[Records that describe objects]
━━━

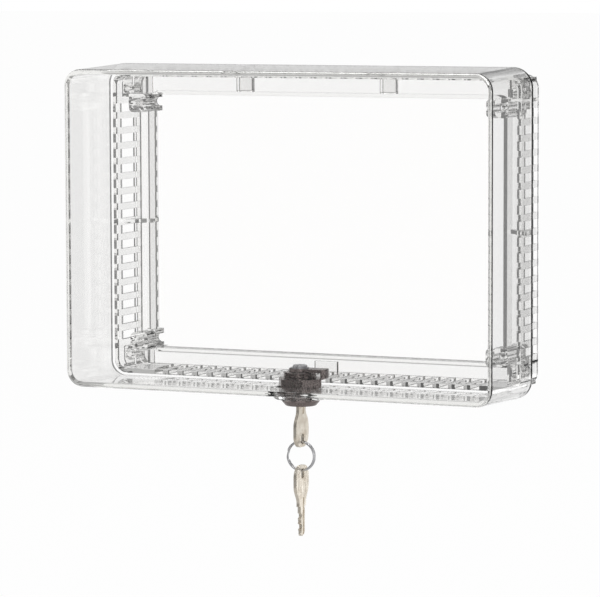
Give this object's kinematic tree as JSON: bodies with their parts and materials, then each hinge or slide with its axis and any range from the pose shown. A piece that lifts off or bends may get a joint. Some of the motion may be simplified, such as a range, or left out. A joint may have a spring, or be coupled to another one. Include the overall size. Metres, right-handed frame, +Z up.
{
  "type": "thermostat lock box",
  "caption": "Clear two-piece wall guard: a vented base ring round a window, an open-backed cover hooked on its top, a cam lock below with a key in it and a spare on a split ring.",
  "frame": {"origin": "centre of the base's back face, on the wall plane", "axes": "+Y into the wall, +Z up, +X to the right of someone facing the box"},
  "size_m": [0.2194, 0.07, 0.2211],
  "materials": {
    "clear_plastic": "polished clear moulding",
    "black_metal": "black, satin",
    "zinc": "bright zinc plate",
    "brass": "stamped",
    "spring_steel": "drawn wire",
    "nickel": "warm nickel silver, tumbled",
    "ring_steel": "bright nickel plate"
  },
  "bodies": {
    "base": {"base": "clear_plastic"},
    "cover": {"cover": "clear_plastic", "lock_body": "black_metal", "lock_nut": "black_metal", "lock_washer": "black_metal"},
    "plug": {"lock_plug": "black_metal", "wafer_1": "brass", "wafer_2": "brass", "wafer_3": "brass", "wafer_4": "brass", "wafer_spring_1": "spring_steel", "wafer_spring_2": "spring_steel", "wafer_spring_3": "spring_steel", "wafer_spring_4": "spring_steel", "cam": "black_metal", "cam_washer": "zinc", "cam_screw": "zinc"},
    "key": {"key": "nickel"},
    "key_ring": {"key_ring": "ring_steel"},
    "spare_key": {"spare_key": "nickel"}
  },
  "joints": [
    {"name": "cover_swing", "type": "hinge", "parent": "base", "child": "cover", "pos_m": [0, -0.0195, 0.06447], "axis": [1, 0, 0], "range_deg": [-18, 0]},
    {"name": "cam_turn", "type": "hinge", "parent": "cover", "child": "plug", "pos_m": [0, -0.0388, -0.07909], "axis": [0, 0, 1], "range_deg": [0, 90]},
    {"name": "key_slide", "type": "slide", "parent": "plug", "child": "key", "axis": [0, 0, -1], "range_m": [0, 0.018]},
    {"name": "ring_swing", "type": "hinge", "parent": "key", "child": "key_ring", "pos_m": [0, -0.0388, -0.09969], "axis": [1, 0, 0], "range_deg": [-25, 25]},
    {"name": "spare_key_swing", "type": "hinge", "parent": "key_ring", "child": "spare_key", "pos_m": [0, -0.0388, -0.11329], "axis": [1, 0, 0], "range_deg": [-30, 30]}
  ]
}
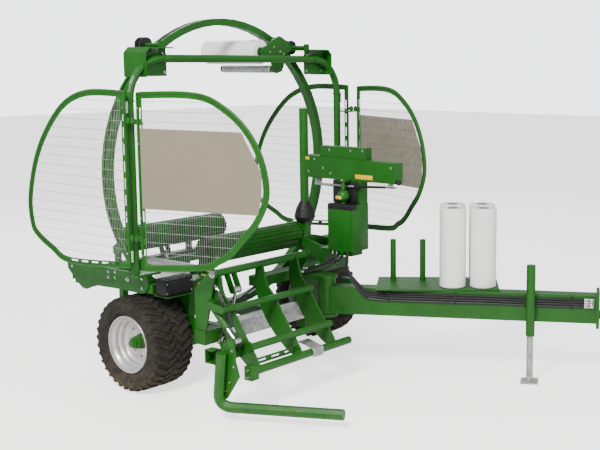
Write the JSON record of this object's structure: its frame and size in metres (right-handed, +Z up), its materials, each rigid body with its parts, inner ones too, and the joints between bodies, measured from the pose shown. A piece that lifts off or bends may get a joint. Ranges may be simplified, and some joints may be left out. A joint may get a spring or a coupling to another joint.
{
  "type": "trailed round bale wrapper",
  "caption": "Trailed machine with a vertical film-wrapping ring, two film dispensers, mesh guards, a loading cradle and a swinging drawbar on two tyred wheels.",
  "frame": {"origin": "middle of the machine's box as it parks, at the ground", "axes": "+X forward towards the drawbar and the loading cradle, +Y to the machine's left, +Z up"},
  "size_m": [4.9018, 3.1256, 3.347],
  "materials": {
    "green_paint": "mid green gloss paint",
    "galvanised": "dull galvanised steel",
    "silver_paint": "silver wheel paint",
    "tyre_rubber": "dusty black rubber",
    "black_plastic": "matte black",
    "white_film": "wound white stretch film",
    "grey_plate": "warm grey satin sheet",
    "polished_steel": "polished rod"
  },
  "bodies": {
    "chassis": {"chassis_frame": "green_paint", "portal_arch": "green_paint", "valve_housing": "green_paint", "accumulator": "black_plastic", "roller_drive": "green_paint", "control_box": "black_plastic", "front_beam": "galvanised", "cradle_stand": "green_paint"},
    "ring": {"wrapping_ring": "green_paint", "film_dispenser_1": "green_paint", "film_dispenser_2": "green_paint", "dispenser_film_roll_1": "white_film", "dispenser_film_roll_2": "white_film"},
    "front_roller": {"front_roller": "green_paint"},
    "side_roller": {"side_roller": "green_paint", "side_roller_cone": "black_plastic"},
    "table": {"tipping_table": "green_paint"},
    "rear_roller": {"rear_roller": "green_paint"},
    "cradle": {"loading_cradle": "green_paint"},
    "arm": {"loading_arm": "green_paint"},
    "drawbar": {"drawbar": "green_paint", "film_rack": "green_paint", "spare_film_roll_1": "white_film", "spare_film_roll_2": "white_film", "spare_film_roll_3": "white_film", "spare_film_roll_4": "white_film"},
    "jack": {"jack_leg": "galvanised"},
    "wheel_right": {"tyre_right": "tyre_rubber", "wheel_rim_right": "silver_paint"},
    "front_guard_right": {"front_guard_right": "green_paint", "name_plate_right": "grey_plate"},
    "rear_guard_right": {"rear_guard_right": "green_paint"},
    "guide_upper_right": {"guide_wheels_upper_right": "black_plastic"},
    "guide_lower_right": {"guide_wheels_lower_right": "black_plastic"},
    "wheel_left": {"tyre_left": "tyre_rubber", "wheel_rim_left": "silver_paint"},
    "front_guard_left": {"front_guard_left": "green_paint", "name_plate_left": "grey_plate"},
    "rear_guard_left": {"rear_guard_left": "green_paint"},
    "guide_upper_left": {"guide_wheels_upper_left": "black_plastic"},
    "guide_lower_left": {"guide_wheels_lower_left": "black_plastic"},
    "table_barrel": {"table_cylinder_barrel": "green_paint"},
    "table_rod": {"table_cylinder_rod": "polished_steel"},
    "cradle_barrel": {"cradle_cylinder_barrel": "green_paint"},
    "cradle_rod": {"cradle_cylinder_rod": "polished_steel"},
    "arm_barrel": {"arm_cylinder_barrel": "green_paint"},
    "arm_rod": {"arm_cylinder_rod": "polished_steel"},
    "drawbar_barrel": {"drawbar_cylinder_barrel": "green_paint"},
    "drawbar_rod": {"drawbar_cylinder_rod": "polished_steel"}
  },
  "joints": [
    {"name": "wheel_right_spin", "type": "hinge", "parent": "chassis", "child": "wheel_right", "pos_m": [-1.16587, -1.24778, 0.435], "axis": [0, 1, 0], "continuous": true},
    {"name": "wheel_left_spin", "type": "hinge", "parent": "chassis", "child": "wheel_left", "pos_m": [-1.16587, 1.09213, 0.435], "axis": [0, 1, 0], "continuous": true},
    {"name": "ring_spin", "type": "hinge", "parent": "chassis", "child": "ring", "pos_m": [-1.31087, -0.07783, 1.927], "axis": [1, 0, 0], "continuous": true},
    {"name": "front_roller_spin", "type": "hinge", "parent": "chassis", "child": "front_roller", "pos_m": [-0.96587, -0.07783, 1.191], "axis": [0, 1, 0], "continuous": true},
    {"name": "side_roller_spin", "type": "hinge", "parent": "chassis", "child": "side_roller", "pos_m": [-0.91587, 0.64217, 1.531], "axis": [0, 0, 1], "continuous": true},
    {"name": "table_tip", "type": "hinge", "parent": "chassis", "child": "table", "pos_m": [-2.40587, -0.07783, 1.031], "axis": [0, -1, 0], "range_deg": [0, 50]},
    {"name": "rear_roller_spin", "type": "hinge", "parent": "table", "child": "rear_roller", "pos_m": [-2.06587, -0.07783, 1.191], "axis": [0, 1, 0], "continuous": true},
    {"name": "cradle_lift", "type": "hinge", "parent": "chassis", "child": "cradle", "pos_m": [-0.30587, -0.07783, 1.141], "axis": [0, -1, 0], "range_deg": [0, 75]},
    {"name": "arm_swing", "type": "hinge", "parent": "cradle", "child": "arm", "pos_m": [-0.03587, -1.36783, 0.501], "axis": [0, -1, 0], "range_deg": [0, 35]},
    {"name": "drawbar_swing", "type": "hinge", "parent": "chassis", "child": "drawbar", "pos_m": [-0.21587, 0.17217, 0.551], "axis": [0, 0, 1], "range_deg": [-27, 5]},
    {"name": "jack_slide", "type": "slide", "parent": "drawbar", "child": "jack", "axis": [0, 0, 1], "range_m": [0, 0.35]},
    {"name": "front_guard_right_swing", "type": "hinge", "parent": "chassis", "child": "front_guard_right", "pos_m": [-0.84787, -1.54283, 1.131], "axis": [0, 0, -1], "range_deg": [0, 90]},
    {"name": "rear_guard_right_swing", "type": "hinge", "parent": "chassis", "child": "rear_guard_right", "pos_m": [-0.90387, -1.54283, 1.131], "axis": [0, 0, 1], "range_deg": [0, 90]},
    {"name": "guide_upper_right_spin", "type": "hinge", "parent": "chassis", "child": "guide_upper_right", "pos_m": [-1.31087, -1.02453, 3.08056], "axis": [1, 0, 0], "continuous": true},
    {"name": "guide_lower_right_spin", "type": "hinge", "parent": "chassis", "child": "guide_lower_right", "pos_m": [-1.31087, -0.9069, 0.6862], "axis": [1, 0, 0], "continuous": true},
    {"name": "front_guard_left_swing", "type": "hinge", "parent": "chassis", "child": "front_guard_left", "pos_m": [-0.84787, 1.38717, 1.131], "axis": [0, 0, 1], "range_deg": [0, 90]},
    {"name": "rear_guard_left_swing", "type": "hinge", "parent": "chassis", "child": "rear_guard_left", "pos_m": [-0.90387, 1.38717, 1.131], "axis": [0, 0, -1], "range_deg": [0, 90]},
    {"name": "guide_upper_left_spin", "type": "hinge", "parent": "chassis", "child": "guide_upper_left", "pos_m": [-1.31087, 0.86888, 3.08056], "axis": [1, 0, 0], "continuous": true},
    {"name": "guide_lower_left_spin", "type": "hinge", "parent": "chassis", "child": "guide_lower_left", "pos_m": [-1.31087, 0.75125, 0.6862], "axis": [1, 0, 0], "continuous": true},
    {"name": "table_cylinder_swing", "type": "hinge", "parent": "chassis", "child": "table_barrel", "pos_m": [-2.06587, -0.07783, 0.481], "axis": [0, -1, 0], "range_deg": [-6.93, 0.5]},
    {"name": "table_cylinder_stroke", "type": "slide", "parent": "table_barrel", "child": "table_rod", "axis": [-0.3223, 0, 0.9466], "range_m": [-0.002, 0.1582]},
    {"name": "cradle_cylinder_swing", "type": "hinge", "parent": "chassis", "child": "cradle_barrel", "pos_m": [-0.35587, -1.00278, 0.451], "axis": [0, -1, 0], "range_deg": [-8.34, 0.5]},
    {"name": "cradle_cylinder_stroke", "type": "slide", "parent": "cradle_barrel", "child": "cradle_rod", "axis": [0.2208, 0, 0.9753], "range_m": [-0.002, 0.2025]},
    {"name": "arm_cylinder_swing", "type": "hinge", "parent": "cradle", "child": "arm_barrel", "pos_m": [-0.27787, -1.25783, 0.902], "axis": [0, -1, 0], "range_deg": [-6.73, 0.5]},
    {"name": "arm_cylinder_stroke", "type": "slide", "parent": "arm_barrel", "child": "arm_rod", "axis": [0.7273, 0, -0.6863], "range_m": [-0.069, 0.002]},
    {"name": "drawbar_cylinder_swing", "type": "hinge", "parent": "chassis", "child": "drawbar_barrel", "pos_m": [-0.31587, 0.79717, 0.641], "axis": [0, 0, 1], "range_deg": [-16.3, 3.43]},
    {"name": "drawbar_cylinder_stroke", "type": "slide", "parent": "drawbar_barrel", "child": "drawbar_rod", "axis": [0.9595, -0.2817, 0], "range_m": [-0.049, 0.2559]}
  ],
  "couplings": [
    {"joint": "table_cylinder_swing", "follows": "table_tip", "ratio": -0.12859},
    {"joint": "table_cylinder_stroke", "follows": "table_tip", "m_per_rad": 0.17904},
    {"joint": "cradle_cylinder_swing", "follows": "cradle_lift", "ratio": -0.10449},
    {"joint": "cradle_cylinder_stroke", "follows": "cradle_lift", "m_per_rad": 0.15314},
    {"joint": "arm_cylinder_swing", "follows": "arm_swing", "ratio": -0.17791},
    {"joint": "arm_cylinder_stroke", "follows": "arm_swing", "m_per_rad": -0.1096},
    {"joint": "drawbar_cylinder_swing", "follows": "drawbar_swing", "ratio": 0.58521},
    {"joint": "drawbar_cylinder_stroke", "follows": "drawbar_swing", "m_per_rad": -0.53877}
  ]
}
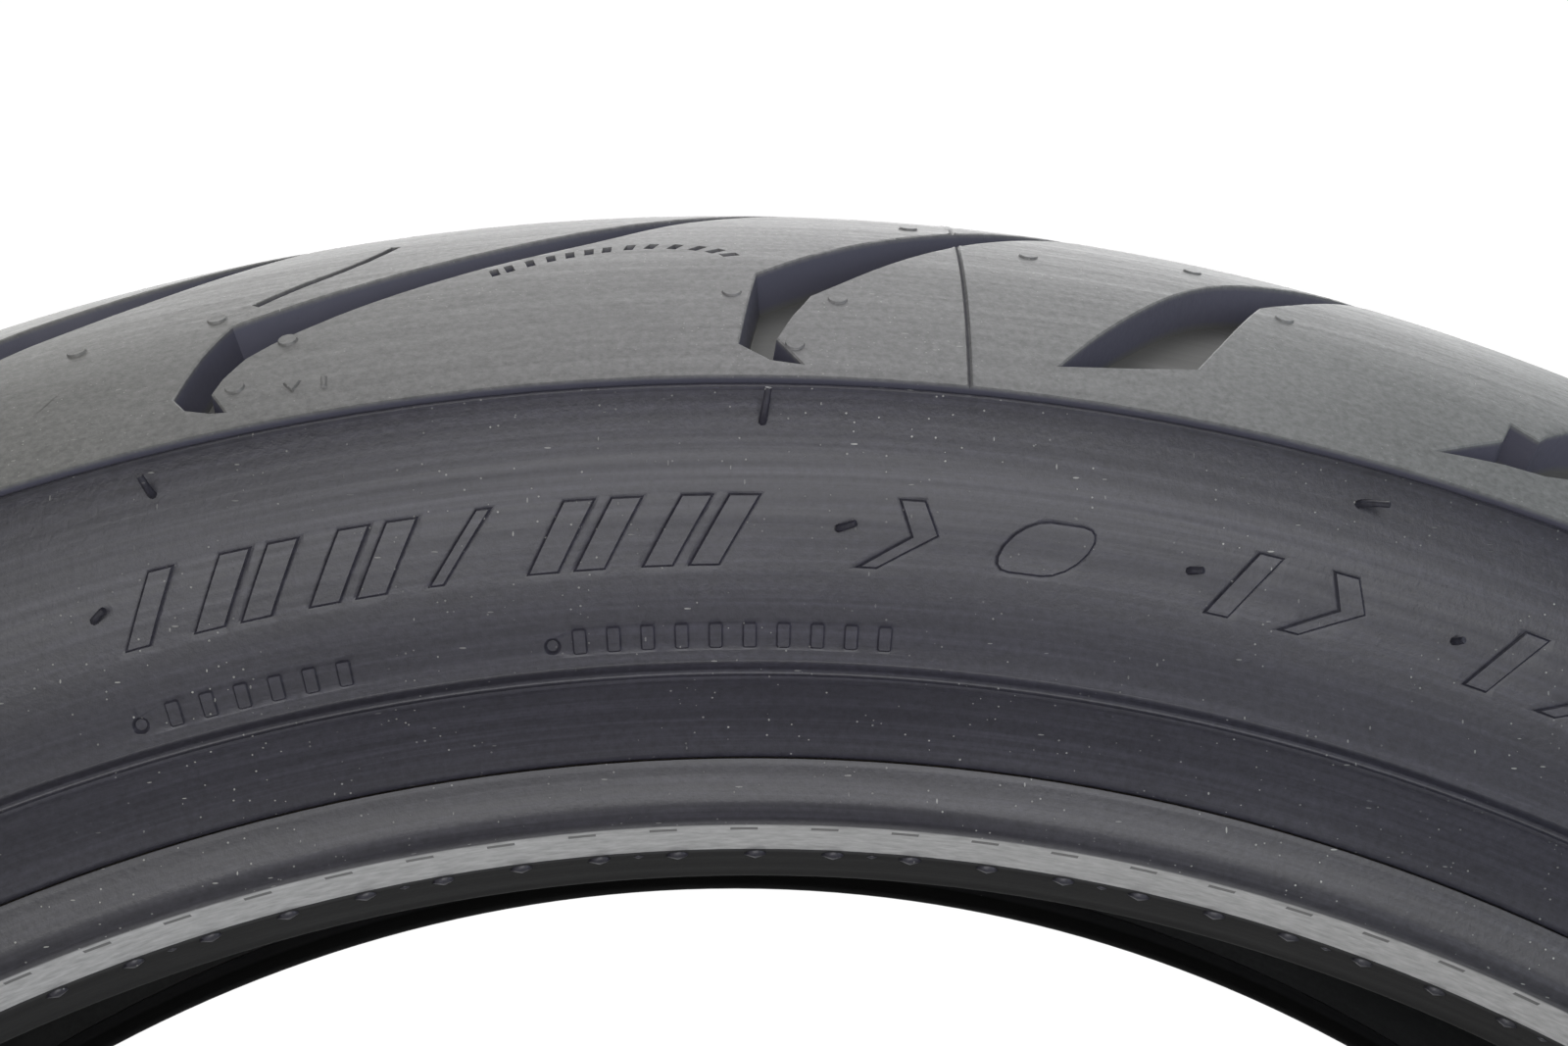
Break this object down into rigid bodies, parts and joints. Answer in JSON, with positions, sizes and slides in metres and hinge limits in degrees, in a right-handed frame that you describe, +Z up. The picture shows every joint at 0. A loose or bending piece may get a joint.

━━━

-- Exercise prompt --
Sift through the entries and copy every line with "from".

-- Solution to this task --
Give this object's kinematic tree as JSON: bodies with their parts and materials, then each hinge or slide with its axis and any range from the pose shown. A piece that lifts off or bends may get a joint. Some of the motion may be simplified, such as a range, or left out. A joint may have a spring, or be coupled to another one. Include the overall size. Metres, right-handed frame, +Z up.
Write the JSON record of this object's structure: its frame and size in metres (right-handed, +Z up), its materials, each rigid body with its parts, inner ones too, and the joints between bodies, measured from the pose shown. A piece that lifts off or bends may get a joint. Ranges may be simplified, and some joints may be left out. A joint may get a spring or a coupling to another joint.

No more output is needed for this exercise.